SET PROBLEM -
Check each line of the data for "with" and select those that have it.

DATA EXCERPT -
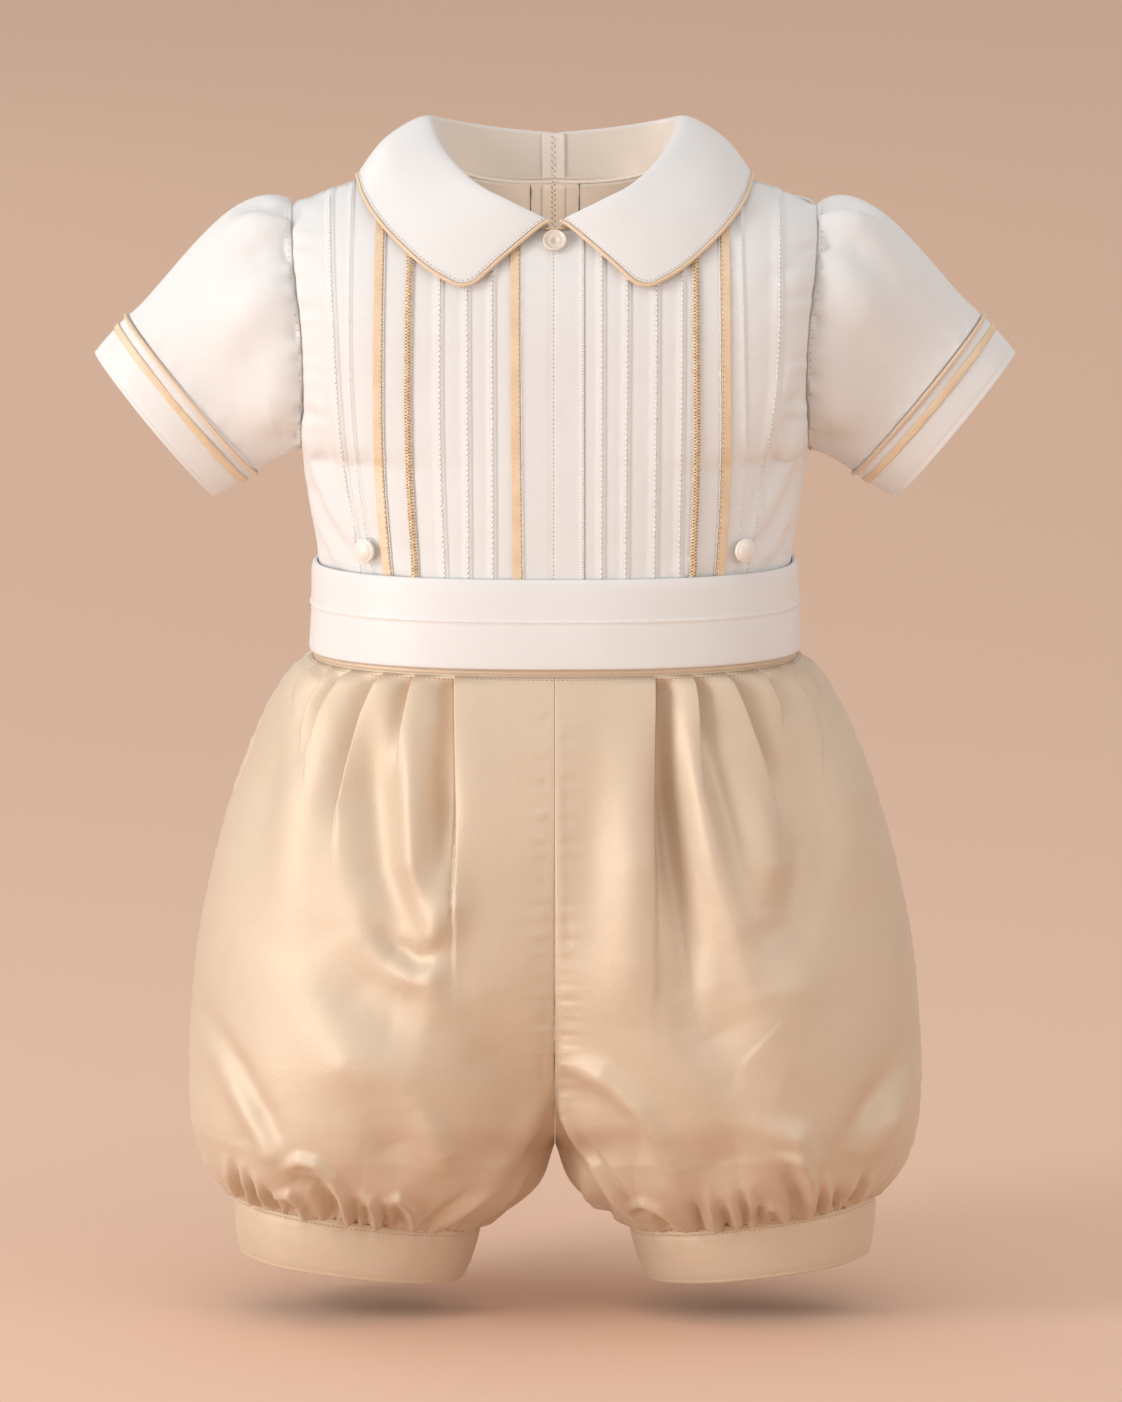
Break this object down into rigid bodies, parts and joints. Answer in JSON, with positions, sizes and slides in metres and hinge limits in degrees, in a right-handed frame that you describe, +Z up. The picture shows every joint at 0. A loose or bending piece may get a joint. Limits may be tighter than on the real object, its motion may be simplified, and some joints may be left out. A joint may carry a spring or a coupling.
{
  "type": "christening suit",
  "caption": "Baby's christening suit: tucked shirt with pointed piped collar and puffed sleeves, satin sash and bloused knee shorts, filled out and hollow.",
  "frame": {"origin": "midway between the shoulder seams, where the wearer's shoulders carry the suit", "axes": "+Z up, -Y towards the front of the suit, +X towards the viewer's right when the front is looked at"},
  "size_m": [0.3778, 0.1835, 0.4822],
  "materials": {
    "shirt_cotton": "fine off-white cotton with a soft sheen",
    "white_satin": "smooth white satin",
    "gold_piping": "gold satin piping",
    "gold_ribbon": "narrow gold satin ribbon",
    "gold_braid": "twisted gold braid",
    "champagne_satin": "champagne satin with a soft lustre",
    "button": "white gloss"
  },
  "bodies": {
    "root": {"front_left": "shirt_cotton", "front_right": "shirt_cotton", "front_placket": "shirt_cotton", "back_left": "shirt_cotton", "back_right": "shirt_cotton", "back_placket": "shirt_cotton", "sleeve_left": "shirt_cotton", "sleeve_right": "shirt_cotton", "collar_left": "white_satin", "collar_right": "white_satin", "sash": "white_satin", "sleeve_cuff_left": "white_satin", "sleeve_cuff_right": "white_satin", "collar_piping_left": "gold_piping", "collar_piping_right": "gold_piping", "cuff_piping_left": "gold_piping", "cuff_piping_right": "gold_piping", "ribbon_left_inner": "gold_ribbon", "ribbon_left_outer": "gold_ribbon", "ribbon_right": "gold_ribbon", "cuff_ribbon_left": "gold_ribbon", "cuff_ribbon_right": "gold_ribbon", "braid_left": "gold_braid", "braid_right": "gold_braid", "shorts_waistband": "champagne_satin", "leg_front_left": "champagne_satin", "leg_front_right": "champagne_satin", "leg_back_left": "champagne_satin", "leg_back_right": "champagne_satin", "leg_cuff_left": "champagne_satin", "leg_cuff_right": "champagne_satin", "collar_button": "button", "side_button_left": "button", "side_button_right": "button", "back_button_1": "button", "back_button_2": "button", "back_button_3": "button"}
  },
  "joints": []
}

RESULT -
Break this object down into rigid bodies, parts and joints. Answer in JSON, with positions, sizes and slides in metres and hinge limits in degrees, in a right-handed frame that you describe, +Z up. The picture shows every joint at 0. A loose or bending piece may get a joint. Limits may be tighter than on the real object, its motion may be simplified, and some joints may be left out. A joint may carry a spring or a coupling.
  "caption": "Baby's christening suit: tucked shirt with pointed piped collar and puffed sleeves, satin sash and bloused knee shorts, filled out and hollow.",
    "shirt_cotton": "fine off-white cotton with a soft sheen",
    "champagne_satin": "champagne satin with a soft lustre",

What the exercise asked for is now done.